Dr. Jones graduated from the University of Birmingham with his PhD in 1970. In 1974 he was teaching dental materials at his alma mater when the opportunity to go to Canada arose. Dean of the Dalhousie Faculty of Dentistry at the time, Dr. J. D. McLean, wanted to make research a bigger priority and Dr. Jones was offered the chance to set up his own research lab. “It was very exciting for me,” says Dr. Jones.
The move from Birmingham to Halifax
But first he had to make the move to Nova Scotia. Dr. Jones arrived for his interview in Halifax in February. It was -15 C and snowing. Undaunted, he stayed for a week and talked to “everybody” in the Faculty. He also spoke with a friend from the UK who was teaching at the University of Toronto. The friend advised him that opportunities for research were better in Canada than in the UK and recommended that he take the position.
The advice was well received. In August, Dr. Jones, his wife Joy (a teacher), and four children aged between four and 12 flew to Halifax to establish a new home.

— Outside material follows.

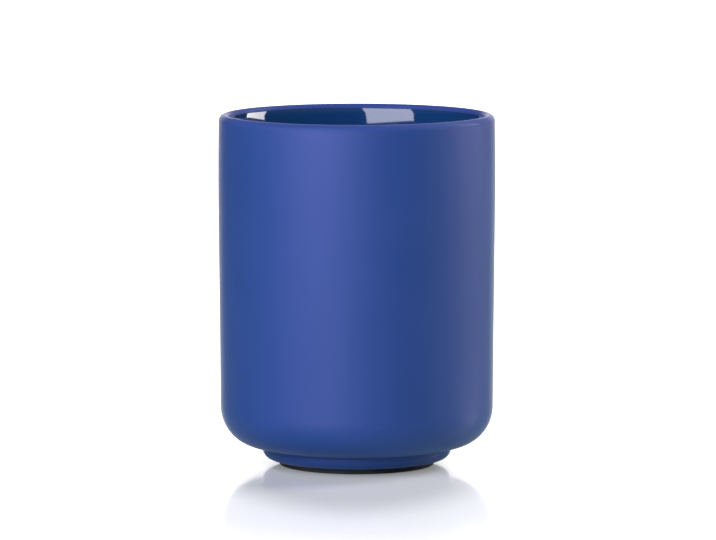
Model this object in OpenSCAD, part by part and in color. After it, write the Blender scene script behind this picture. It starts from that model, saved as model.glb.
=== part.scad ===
// Bathroom tumbler: a cast clay cup with a soft matte coat outside, a glossy glaze
// inside and a rubber non-slip ring glued into a groove under its turned foot.
// Z points up, the table is at Z = 0 and the cup's axis is the Z axis. Lengths are in mm.
// Each piece is one outline, drawn as radius and height, spun about the axis.

/* [Cup] */
// Height from the table to the top of the rim
cup_h = 103; // [90:0.5:120]
// Diameter of the outside at its widest
widest_d = 81.1; // [74:0.1:90]
// Height of the widest place above the table
widest_z = 83.5; // [65:0.5:92]
// Radius of the long curve that draws the wall in towards the rim
draw_in_r = 930; // [400:10:1600]
// Lean of the straight wall below that curve, in degrees
wall_lean = 0.56; // [0.2:0.02:1.6]

/* [Wall and floor] */
// Thickness of the wall, with its coat and glaze
wall_t = 4.1; // [3.4:0.1:5.5]
// Thickness of the floor over the recess, with its glaze
floor_t = 5.5; // [4:0.1:8]
// Radius between the wall and the floor inside the cup
floor_round = 8; // [4:0.5:14]

/* [Rim] */
// How far the inside opens out at the rim
rim_flare = 0.65; // [0.3:0.05:1.2]
// Depth below the rim at which the inside starts to open out
rim_flare_h = 9; // [6:0.5:16]

/* [Heel] */
// Height of the round heel, from the underside up to the straight wall
heel_rise = 11.5; // [8:0.5:18]
// Width of the flat underside between the heel and the cove
under_w = 0.2; // [0.1:0.05:1.5]

/* [Foot] */
// Diameter of the foot, measured to its full round
foot_d = 55.4; // [52.6:0.2:60]
// Radius of the foot's round lower edge
foot_round = 3; // [2.4:0.1:4]
// Height of the cup's underside above the foot's face
foot_h = 4.15; // [4:0.05:6]
// Radius of the cove between the foot and the underside
cove_r = 1.4; // [1:0.1:2.8]
// Width of the foot's flat face outside the ring's groove
face_out_w = 1.85; // [1:0.05:3]
// Width of the foot's flat face inside the ring's groove
face_in_w = 1.2; // [0.5:0.05:3]
// Radius of the foot's edge at the mouth of the recess
mouth_round = 0.8; // [0.3:0.1:1]
// Depth of the recess, from the foot's face to its ceiling
recess_h = 3; // [2:0.1:4]
// Lean of the recess's wall, in degrees, so that the foot comes out of its mould
recess_lean = 8; // [2:1:15]
// Radius between the recess's wall and its ceiling
recess_round = 1.5; // [0.5:0.1:1.8]

/* [Coat and glaze] */
// Thickness of the soft matte coat on the outside
coat_t = 0.2; // [0.15:0.01:0.4]
// How far the coat runs down inside, past the rim's inner round
coat_lap = 0.35; // [0.1:0.05:2]
// Thickness of the glaze inside
glaze_t = 0.25; // [0.15:0.01:0.5]

/* [Non-slip ring] */
// Width of the rubber ring, from its bore to its outside
ring_w = 3; // [2:0.1:3.6]
// How far the ring stands below the foot's face
ring_stand = 1.75; // [1:0.05:2.2]
// Radius of the ring's two lower edges
ring_round = 0.4; // [0.1:0.05:0.7]
// Depth of the groove that holds the ring
groove_h = 1.2; // [0.6:0.05:1.6]
// Gap between the ring and each side of its groove
ring_gap = 0.15; // [0.05:0.01:0.3]
// Thickness of the glue between the ring and the groove
glue_t = 0.15; // [0.1:0.01:0.3]

/* [Hidden] */

// Share of the rim's thickness that its outer round takes; its inner round takes the rest
rim_out_share = 0.6;
// Largest turn between two points of a round stretch, in degrees, and fewest steps in one
turn_step = 7.5;
turn_steps_least = 6;
// Steps round the axis
spin_steps = 144;

// An outline is a list of [place, normal], where the normal points out of the clay.
function unit(angle) = [cos(angle), sin(angle)];
function turn_steps(from, to) = max(turn_steps_least, ceil(abs(to - from) / turn_step));
function turns(from, to) = let (n = turn_steps(from, to)) [for (i = [0:n]) from + (to - from) * i / n];

// Stretch that bulges out of the clay, and one that is scooped into it
function bulge(centre, r, from, to) = [for (a = turns(from, to)) [centre + r * unit(a), unit(a)]];
function scoop(centre, r, from, to) = [for (a = turns(from, to)) [centre + r * unit(a), -unit(a)]];

// Quarter of an ellipse that bulges out of the clay
function oval_bulge(centre, half_w, half_h, from, to) = [
    for (a = turns(from, to))
        let (slope = [cos(a) / half_w, sin(a) / half_h])
        [centre + [half_w * cos(a), half_h * sin(a)], slope / norm(slope)]
];

// Places of an outline, as they are or sunk into the clay by a depth
function places(outline) = [for (p = outline) p[0]];
function sunk(outline, depth) = [for (p = outline) p[0] - depth * p[1]];
function backwards(list) = [for (i = [len(list) - 1:-1:0]) list[i]];

// The straight wall: along_wall runs up it, off_wall points out of it
along_wall = [sin(wall_lean), cos(wall_lean)];
off_wall = unit(-wall_lean);
wall_slope = tan(wall_lean);
draw_in_c = [widest_d / 2 - draw_in_r, widest_z];
wall_top = draw_in_c + draw_in_r * off_wall;

// Radius of a line that lies the given depth inside the wall, at a height
function wall_radius(depth, z) =
    let (start = wall_top - depth * off_wall)
    start.x - (start.y - z) * wall_slope;

// The rim is fully round: two arcs that meet at its crest
rim_wall_r = draw_in_c.x + sqrt(pow(draw_in_r, 2) - pow(cup_h - widest_z, 2));
rim_t = rim_wall_r - wall_radius(wall_t, cup_h) - rim_flare;
rim_out_r = rim_t * rim_out_share;
rim_in_r = rim_t - rim_out_r;
rim_out_up = cup_h - rim_out_r - widest_z;
rim_x = draw_in_c.x + sqrt(pow(draw_in_r - rim_out_r, 2) - pow(rim_out_up, 2));
rim_out_c = [rim_x, cup_h - rim_out_r];
rim_in_c = [rim_x, cup_h - rim_in_r];
rim_out_turn = asin(rim_out_up / (draw_in_r - rim_out_r));

// The flare runs from the rim's inner round into the inner wall, tangent to both
flare_off = (rim_in_c - wall_top) * off_wall + wall_t;
flare_down = rim_flare_h - rim_in_r;
flare_r = (pow(flare_down, 2) / (flare_off - rim_in_r) + rim_in_r + flare_off) / 2;
flare_c = rim_in_c + (flare_r - flare_off) * off_wall - flare_down * along_wall;
rim_in_turn = atan2(rim_in_c.y - flare_c.y, rim_in_c.x - flare_c.x);
coat_end_up = flare_r * sin(rim_in_turn) - coat_lap;
coat_end_turn = 180 - asin(coat_end_up / flare_r);

// Levels of the base, from the table up
foot_z = ring_stand;
under_z = foot_z + foot_h;
recess_z = foot_z + recess_h;
floor_z = recess_z + floor_t;

// Centres of the base's round stretches
foot_c = [foot_d / 2 - foot_round, foot_z + foot_round];
cove_up = under_z - cove_r - foot_c.y;
cove_c = [foot_c.x + sqrt(pow(foot_round + cove_r, 2) - pow(cove_up, 2)), under_z - cove_r];
cove_turn = asin(cove_up / (foot_round + cove_r));
heel_c = [cove_c.x + under_w, under_z + heel_rise];
heel_reach = sqrt(pow(wall_radius(0, heel_c.y) - heel_c.x, 2) - pow(heel_rise * wall_slope, 2));
heel_turn = -atan(heel_rise / heel_reach * wall_slope);
floor_c = [wall_radius(wall_t + floor_round, floor_z + floor_round), floor_z + floor_round];

// Outside, from the coat's end inside the rim, over the crest and down to the foot's face
outside = concat(
    [[flare_c + flare_r * unit(coat_end_turn), unit(coat_end_turn)]],
    bulge(rim_in_c, rim_in_r, rim_in_turn, 90),
    bulge(rim_out_c, rim_out_r, 90, rim_out_turn),
    bulge(draw_in_c, draw_in_r, rim_out_turn, -wall_lean),
    oval_bulge(heel_c, heel_reach, heel_rise, heel_turn, -90),
    scoop(cove_c, cove_r, 90, 180 + cove_turn),
    bulge(foot_c, foot_round, cove_turn, -90)
);

// Inside, from the coat's end down the flare and the wall to the middle of the floor
inside = concat(
    bulge(flare_c, flare_r, coat_end_turn, 180 - wall_lean),
    scoop(floor_c, floor_round, -wall_lean, -90),
    [[[0, floor_z], [0, 1]]]
);

// The ring lies in a groove in the foot's face, glued to the groove's ceiling
ring_out_x = foot_c.x - face_out_w - ring_gap;
ring_in_x = ring_out_x - ring_w;
groove_z = foot_z + groove_h;
ring_top_z = groove_z - glue_t;
groove = [
    [ring_out_x + ring_gap, foot_z],
    [ring_out_x + ring_gap, groove_z],
    [ring_in_x - ring_gap, groove_z],
    [ring_in_x - ring_gap, foot_z]
];

// The recess inside the foot: its mouth, its leaning wall and the middle of its ceiling
mouth_c = [ring_in_x - ring_gap - face_in_w, foot_z + mouth_round];
recess_rounds = recess_round + mouth_round;
recess_wall_h = (recess_h - recess_rounds + recess_rounds * sin(recess_lean)) / cos(recess_lean);
recess_c = [
    mouth_c.x - recess_rounds * cos(recess_lean) - recess_wall_h * sin(recess_lean),
    recess_z - recess_round
];
recess = concat(
    places(bulge(mouth_c, mouth_round, -90, recess_lean - 180)),
    places(scoop(recess_c, recess_round, recess_lean, 90)),
    [[0, recess_z]]
);

module spin() {
    rotate_extrude($fn = spin_steps) children();
}

// The cast clay: the whole cup less the depth of its coat and glaze
module clay_body() {
    color([0.90, 0.87, 0.80])
        spin()
            polygon(concat(
                sunk(outside, coat_t),
                [foot_c - [0, foot_round]],
                groove,
                recess,
                backwards(sunk(inside, glaze_t))
            ));
}

// The glossy glaze: it lines the cup from the flare of the rim to the floor
module inner_glaze() {
    color([0.07, 0.18, 0.40])
        spin()
            polygon(concat(places(inside), backwards(sunk(inside, glaze_t))));
}

// The soft matte coat: it wraps over the rim and ends at the foot's face
module soft_touch_coat() {
    color([0.24, 0.33, 0.62])
        spin()
            polygon(concat(places(outside), backwards(sunk(outside, coat_t))));
}

// The rubber ring that the cup stands on, flat below with rounded edges
module non_slip_ring() {
    color([0.09, 0.08, 0.11])
        spin()
            polygon(concat(
                [[ring_out_x, ring_top_z]],
                places(bulge([ring_out_x - ring_round, ring_round], ring_round, 0, -90)),
                places(bulge([ring_in_x + ring_round, ring_round], ring_round, -90, -180)),
                [[ring_in_x, ring_top_z]]
            ));
}

// The film of glue that fills the groove's ceiling over the ring
module ring_adhesive() {
    color([0.80, 0.78, 0.70])
        spin()
            translate([ring_in_x, ring_top_z])
                square([ring_w, glue_t]);
}

clay_body();
inner_glaze();
soft_touch_coat();
non_slip_ring();
ring_adhesive();
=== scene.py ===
# %% [markdown]
# # A bathroom tumbler on a glossy white sheet
# The tumbler is a cast clay cup. Outside it has a soft matte blue coat, inside a glossy
# dark blue glaze, and under its turned foot a rubber ring lies in a groove. Nothing on
# it moves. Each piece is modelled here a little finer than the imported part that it
# stands for, with its softened edges, and gets the finish that the real piece has.

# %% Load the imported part
from math import asin, atan, atan2, ceil, cos, degrees, pi, radians, sin, sqrt, tan

import bpy
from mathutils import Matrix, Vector


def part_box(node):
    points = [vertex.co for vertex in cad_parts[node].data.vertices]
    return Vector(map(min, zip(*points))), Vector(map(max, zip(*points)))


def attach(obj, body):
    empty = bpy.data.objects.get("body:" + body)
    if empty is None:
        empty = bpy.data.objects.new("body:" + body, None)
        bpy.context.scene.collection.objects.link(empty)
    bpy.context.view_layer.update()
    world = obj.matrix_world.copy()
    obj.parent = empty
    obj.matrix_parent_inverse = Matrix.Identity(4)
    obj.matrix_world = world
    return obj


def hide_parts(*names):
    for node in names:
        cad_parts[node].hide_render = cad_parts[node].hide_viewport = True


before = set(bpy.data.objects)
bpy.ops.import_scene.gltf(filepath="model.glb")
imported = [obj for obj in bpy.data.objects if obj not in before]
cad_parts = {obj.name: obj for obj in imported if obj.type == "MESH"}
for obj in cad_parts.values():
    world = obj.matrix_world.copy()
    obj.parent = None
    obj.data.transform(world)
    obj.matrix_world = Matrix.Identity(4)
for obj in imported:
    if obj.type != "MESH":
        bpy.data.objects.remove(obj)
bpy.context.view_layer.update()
print("packed nodes:", ", ".join(sorted(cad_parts)))

# %% [markdown]
# ## The camera
# The photograph was taken from well back with a long lens, a little above the rim:
# the rim's ellipse is narrow, and the wall's two sides run almost parallel. The camera
# comes first, because everything that follows is judged through it.

# %% Place the camera
IMAGE_WIDTH = 716
FOCAL_PIXELS = 5495
CAMERA_PLACE = Vector((0.00035, -1.6, 0.2349))
CAMERA_AIM = Vector((0.00035, 0, 0.05716))

bpy.ops.object.camera_add(location=CAMERA_PLACE)
camera = bpy.context.object
camera.rotation_euler = (CAMERA_AIM - CAMERA_PLACE).to_track_quat("-Z", "Y").to_euler()
camera.data.lens = FOCAL_PIXELS * camera.data.sensor_width / IMAGE_WIDTH
bpy.context.scene.camera = camera
print(f"lens {camera.data.lens:.1f} mm, {(CAMERA_AIM - CAMERA_PLACE).length:.2f} m from the tumbler")

# %% [markdown]
# ## The cup's measures
# A turned or cast cup is fully described by half of its section. Most of that section
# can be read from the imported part: its height, its widest place, the foot's face, the
# ring's level. The rest are radii and thicknesses, named as a potter would name them.
# Lengths are in metres, as everywhere in Blender, and leans are in degrees.

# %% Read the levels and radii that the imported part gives
MM = 0.001
coat_low, coat_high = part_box("soft_touch_coat")
ring_low, ring_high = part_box("non_slip_ring")
glaze_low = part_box("inner_glaze")[0]

GLAZE_THICK = 0.25 * MM
COAT_THICK = 0.2 * MM

cup_height = coat_high.z
widest_radius = (coat_high.x - coat_low.x) / 2
foot_level = coat_low.z
ring_radius = (ring_high.x - ring_low.x) / 2
ring_top = ring_high.z
floor_level = glaze_low.z + GLAZE_THICK
print(f"height {cup_height / MM:.2f}, widest {2 * widest_radius / MM:.2f}, foot {foot_level / MM:.2f}, "
      f"ring {2 * ring_radius / MM:.2f}, floor inside {floor_level / MM:.2f} mm")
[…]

Dr. Jones set about teaching dental materials to dental students in all years. He brought in $3.5 million in research funding to look closely at amalgam, ceramics, polymers, and composites, and also worked on the development of standards for dental materials.
The mouth is a hostile environment
The research was driven by the performance of the materials, Dr. Jones explains. “I evaluated their properties and analysed how they perform and wear. The mouth is a pretty hostile environment. Why do some materials not perform well? What properties need to be improved? These were questions I tried to answer.”
Over the following years, research assumed an increasingly prominent role within the Faculty. Dr. Jones was appointed assistant dean for research, a new position, in 1987, and also served as head of the division of dental biomaterials and chaired the department of applied oral sciences. He wrote or co-wrote over 300 papers and abstracts and presented 143 papers in 15 different countries. As a recognised expert on dental materials, he led the international response to the 1990-91 media scare over the use of mercury in dental restorations.
Dr. Jones received many honours and awards for his work, among them the prestigious Wilmer Souder Award from the International Association for Dental Research in 1988, and an honorary degree for his contribution to dental science from the University of Umeå, Sweden, in 1992. He also served on an advisory committee on advanced materials for three different Canadian prime ministers.
Dr. Jones retired in 1999, but continued to write papers on standards and teach part-time – as so many “retired” Faculty members do – for several more years. A self-confessed “workaholic” during his working years, he is now enjoying his retirement playing tennis, bridge, and working out each morning on his treadmill.